Artistic director, concept: Michèle Murray
Artistic collaborator: Maya Brosch
Performers: Marie Leca, Jonathan Sanchez
Duration: 15 minutes
Premiere: Festival Uzès Danse 2016
Support: ZZT Hochschule für Musik und Tanz Köln
Work residencies: Espace Bernard Glandier Montpellier
With the help of ICI-CCN Montpellier and Epsedanse Montpellier
The ATLAS / STUDIES project consists in an open series of short pieces concerned with body representations and contemporary mythology, resonating with our times.
The central question: How do our bodies incarnate our era, and what do they tell us about it?
These dance pieces are independent but all are linked:
- Through form, inspired by the study such as one finds in painting or music
- Through content about body representation, modern myths and our time.
The studies can be performed separately as choreographic objects, or one after the other, as an evening-length show. They function like snapshots, oscillating between abstract, narrative and figurative forms, and without a classical beginning or end. Together, these studies form a choreographic and spatial atlas of contemporary bodies and the stories they tell.
ATLAS / STUDY # 6: A performance dealing with passages and transformations in intimacy, friendship and love.
PRESS ATLAS / STUDIES
Lise OTT / Midi Libre / June 30, 2016 / An Atlas of sound and fury.
“A series of short pieces about the body and its representation, resonating with our times”: With the two newest pieces of this project of unlimited works, Michèle Murray has not abandoned her goal of a simultaneously abstract and narrative dance. But she has changed her focus.
Encased in a format not exceeding 25 minutes, each work has two to five performers putting their sensations and feelings to the test of the world. And it hots up!
The first study consists in a duel leading up to a trance to the electro beats by composer Gerome Nox, and echoes the spellbinding excitement of clubbing. The second duet, heady and atmospheric, is worthy of a pared down and refined Kamasutra in which the two performers never lose physical contact to each other. In both cases, the pieces are an exercise in which improvisation is subjected to strict rules. The French – American choreographer Michèle Murray was inspired by the style and “stream of consciousness” technique of William Faulkner’s “The Sound and the Fury”, which echoes our times.
Performed at the “Uzès Danse” Festival in June 2016, these works testify to the choreographer’s wish to battle it out with our era, in keeping with her image as a fighter.

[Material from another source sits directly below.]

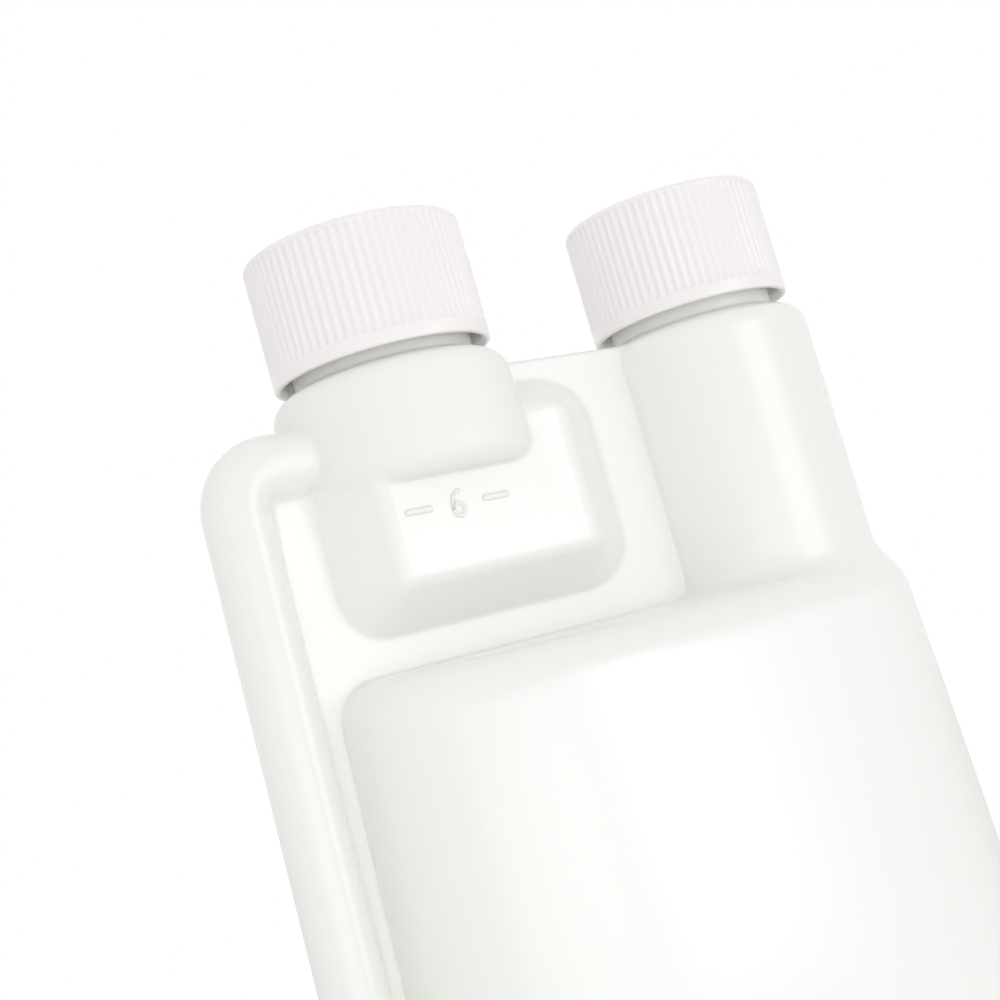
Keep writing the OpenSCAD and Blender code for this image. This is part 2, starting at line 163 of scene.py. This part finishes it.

She modulates the facets of this combative image through the prism of a choreographic and memory-laden atlas in space, inspired by the eponymous project of art historian Aby Warburg. Often invited to Germany (her Study # 1 was created with students of Cologne’s University for Music and Dance), the choreographer thus reconfigures her own personal atlas without borders.
Cécile GUYEZ / La Gazette de Montpellier / July 13, 2016 / Twisted bodies, angry bodies, bodies in the limelight of a fashion show…Choreographer Michèle Murray scans our carnal envelope in six short pieces consisting in duets and quartets, which are part of her project “ATLAS / STUDIES”, and which were performed in the frame of the “Mouvements sur la Ville” dance festival in Montpellier.
In the first piece, revolt brews in choreographed diagonals of great strides and rock icon postures. A second piece follows, in which two dancers perched on high heels dance like dislocated fashion models. Relationships are reflected in very violent or extremely sensual and gentle “pas de deux”, such as in the male duet in which two bodies seem to roll into each other and become one. In the last piece, explosive and funny, the body itself is the performance space for a battle each person wages against himself, accompanied by the rhythms of exacerbated bases. So what for fitness!
Gérard MAYEN / LA Gazette de Montpellier / July 9, 2015 / In “ATLAS / STUDIES”, a project choreographed by Michèle Murray, one retains the second word in particular. Three short independent pieces are performed one after the other. The first piece consists of trenchant observations in a quartet made up of youthful and suggestive attitudes. This piece is followed by a female duet, in which the dancers share the mysterious effects of support and impact. The male duet ends the evening with stunning entanglements, bodies rolling on the ground and segmented moves which create meaning. All in all, two evenings which display strong commitment.